The records -

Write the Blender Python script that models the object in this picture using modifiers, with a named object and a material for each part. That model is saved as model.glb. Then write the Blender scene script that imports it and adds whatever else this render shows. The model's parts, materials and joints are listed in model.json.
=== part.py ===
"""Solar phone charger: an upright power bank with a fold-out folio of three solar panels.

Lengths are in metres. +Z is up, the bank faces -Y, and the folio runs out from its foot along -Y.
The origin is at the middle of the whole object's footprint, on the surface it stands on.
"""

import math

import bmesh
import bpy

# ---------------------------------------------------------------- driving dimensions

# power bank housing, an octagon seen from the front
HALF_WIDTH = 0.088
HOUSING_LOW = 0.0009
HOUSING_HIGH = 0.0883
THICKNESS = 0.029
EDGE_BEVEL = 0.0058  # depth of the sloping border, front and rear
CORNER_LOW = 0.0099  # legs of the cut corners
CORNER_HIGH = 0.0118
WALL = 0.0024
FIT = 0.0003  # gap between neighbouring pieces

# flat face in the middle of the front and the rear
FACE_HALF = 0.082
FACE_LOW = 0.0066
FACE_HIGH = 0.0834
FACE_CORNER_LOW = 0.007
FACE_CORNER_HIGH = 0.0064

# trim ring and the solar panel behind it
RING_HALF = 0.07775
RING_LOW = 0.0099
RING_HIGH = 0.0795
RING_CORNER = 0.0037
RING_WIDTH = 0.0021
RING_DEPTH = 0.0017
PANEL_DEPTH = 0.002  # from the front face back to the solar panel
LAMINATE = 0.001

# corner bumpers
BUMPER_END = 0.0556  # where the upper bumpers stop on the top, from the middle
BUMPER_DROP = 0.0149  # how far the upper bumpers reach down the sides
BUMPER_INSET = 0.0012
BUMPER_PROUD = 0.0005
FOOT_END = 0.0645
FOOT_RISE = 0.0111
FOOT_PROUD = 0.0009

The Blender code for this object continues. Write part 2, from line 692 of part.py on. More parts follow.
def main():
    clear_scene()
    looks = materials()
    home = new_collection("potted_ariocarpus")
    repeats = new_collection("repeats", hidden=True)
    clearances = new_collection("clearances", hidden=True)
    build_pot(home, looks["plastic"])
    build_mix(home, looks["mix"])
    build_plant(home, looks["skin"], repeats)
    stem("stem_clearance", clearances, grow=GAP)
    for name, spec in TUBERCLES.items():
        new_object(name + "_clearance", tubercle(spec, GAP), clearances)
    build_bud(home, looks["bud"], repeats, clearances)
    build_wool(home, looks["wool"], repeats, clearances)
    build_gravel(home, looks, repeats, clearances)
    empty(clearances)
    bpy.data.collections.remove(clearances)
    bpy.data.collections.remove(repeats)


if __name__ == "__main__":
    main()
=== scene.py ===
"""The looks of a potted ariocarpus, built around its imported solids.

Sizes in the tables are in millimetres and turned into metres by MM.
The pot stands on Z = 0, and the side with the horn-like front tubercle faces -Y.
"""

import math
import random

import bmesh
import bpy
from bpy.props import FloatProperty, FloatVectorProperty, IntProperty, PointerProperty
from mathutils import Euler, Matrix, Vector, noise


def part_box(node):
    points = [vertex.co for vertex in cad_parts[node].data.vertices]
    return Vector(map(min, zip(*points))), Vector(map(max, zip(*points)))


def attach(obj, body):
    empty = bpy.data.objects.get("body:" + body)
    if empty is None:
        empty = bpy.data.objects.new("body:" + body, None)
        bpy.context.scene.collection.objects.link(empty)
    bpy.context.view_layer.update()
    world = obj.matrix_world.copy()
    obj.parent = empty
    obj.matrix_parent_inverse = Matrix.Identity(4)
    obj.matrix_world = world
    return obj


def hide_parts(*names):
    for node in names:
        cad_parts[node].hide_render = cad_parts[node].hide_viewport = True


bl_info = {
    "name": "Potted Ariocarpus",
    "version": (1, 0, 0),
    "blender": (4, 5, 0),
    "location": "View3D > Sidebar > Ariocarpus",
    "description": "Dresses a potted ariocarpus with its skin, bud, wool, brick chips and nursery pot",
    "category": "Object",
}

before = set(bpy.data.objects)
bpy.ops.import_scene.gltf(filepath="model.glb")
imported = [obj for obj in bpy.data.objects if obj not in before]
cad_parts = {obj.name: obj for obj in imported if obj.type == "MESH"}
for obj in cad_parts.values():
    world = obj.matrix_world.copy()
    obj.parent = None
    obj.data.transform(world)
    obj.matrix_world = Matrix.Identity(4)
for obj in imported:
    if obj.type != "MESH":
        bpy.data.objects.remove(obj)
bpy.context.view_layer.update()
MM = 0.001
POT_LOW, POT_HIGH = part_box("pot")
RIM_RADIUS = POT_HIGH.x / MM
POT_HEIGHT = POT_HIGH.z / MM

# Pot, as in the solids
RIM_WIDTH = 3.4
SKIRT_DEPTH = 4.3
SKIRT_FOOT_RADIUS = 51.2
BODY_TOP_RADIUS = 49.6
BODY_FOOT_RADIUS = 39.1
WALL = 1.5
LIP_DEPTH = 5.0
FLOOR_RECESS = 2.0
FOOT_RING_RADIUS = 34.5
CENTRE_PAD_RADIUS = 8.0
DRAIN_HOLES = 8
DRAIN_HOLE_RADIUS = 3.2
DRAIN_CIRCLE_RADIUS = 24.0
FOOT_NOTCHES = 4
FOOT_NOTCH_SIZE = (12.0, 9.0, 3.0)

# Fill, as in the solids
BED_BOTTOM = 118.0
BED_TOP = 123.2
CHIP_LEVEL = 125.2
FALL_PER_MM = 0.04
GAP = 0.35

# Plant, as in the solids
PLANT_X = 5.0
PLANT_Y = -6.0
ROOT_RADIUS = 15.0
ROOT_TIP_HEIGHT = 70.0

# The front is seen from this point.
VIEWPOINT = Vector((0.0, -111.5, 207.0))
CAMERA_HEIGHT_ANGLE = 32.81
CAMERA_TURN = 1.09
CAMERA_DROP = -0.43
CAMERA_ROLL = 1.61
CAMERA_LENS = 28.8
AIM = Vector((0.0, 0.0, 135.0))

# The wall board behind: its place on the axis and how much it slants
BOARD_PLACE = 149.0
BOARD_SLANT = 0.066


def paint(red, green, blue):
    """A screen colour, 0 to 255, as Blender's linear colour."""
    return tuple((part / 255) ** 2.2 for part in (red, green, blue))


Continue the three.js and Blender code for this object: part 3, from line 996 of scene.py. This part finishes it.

Aim of the exercise -
What do the lines above say from the one containing "BUMPER_DROP = 0.0149" down to the one containing "obj.matrix_world = world"? Return them exactly, both end lines included, and only them.

Reply -
BUMPER_DROP = 0.0149  # how far the upper bumpers reach down the sides
BUMPER_INSET = 0.0012
BUMPER_PROUD = 0.0005
FOOT_END = 0.0645
FOOT_RISE = 0.0111
FOOT_PROUD = 0.0009

The Blender code for this object continues. Write part 2, from line 692 of part.py on. More parts follow.
def main():
    clear_scene()
    looks = materials()
    home = new_collection("potted_ariocarpus")
    repeats = new_collection("repeats", hidden=True)
    clearances = new_collection("clearances", hidden=True)
    build_pot(home, looks["plastic"])
    build_mix(home, looks["mix"])
    build_plant(home, looks["skin"], repeats)
    stem("stem_clearance", clearances, grow=GAP)
    for name, spec in TUBERCLES.items():
        new_object(name + "_clearance", tubercle(spec, GAP), clearances)
    build_bud(home, looks["bud"], repeats, clearances)
    build_wool(home, looks["wool"], repeats, clearances)
    build_gravel(home, looks, repeats, clearances)
    empty(clearances)
    bpy.data.collections.remove(clearances)
    bpy.data.collections.remove(repeats)


if __name__ == "__main__":
    main()
=== scene.py ===
"""The looks of a potted ariocarpus, built around its imported solids.

Sizes in the tables are in millimetres and turned into metres by MM.
The pot stands on Z = 0, and the side with the horn-like front tubercle faces -Y.
"""

import math
import random

import bmesh
import bpy
from bpy.props import FloatProperty, FloatVectorProperty, IntProperty, PointerProperty
from mathutils import Euler, Matrix, Vector, noise


def part_box(node):
    points = [vertex.co for vertex in cad_parts[node].data.vertices]
    return Vector(map(min, zip(*points))), Vector(map(max, zip(*points)))


def attach(obj, body):
    empty = bpy.data.objects.get("body:" + body)
    if empty is None:
        empty = bpy.data.objects.new("body:" + body, None)
        bpy.context.scene.collection.objects.link(empty)
    bpy.context.view_layer.update()
    world = obj.matrix_world.copy()
    obj.parent = empty
    obj.matrix_parent_inverse = Matrix.Identity(4)
    obj.matrix_world = world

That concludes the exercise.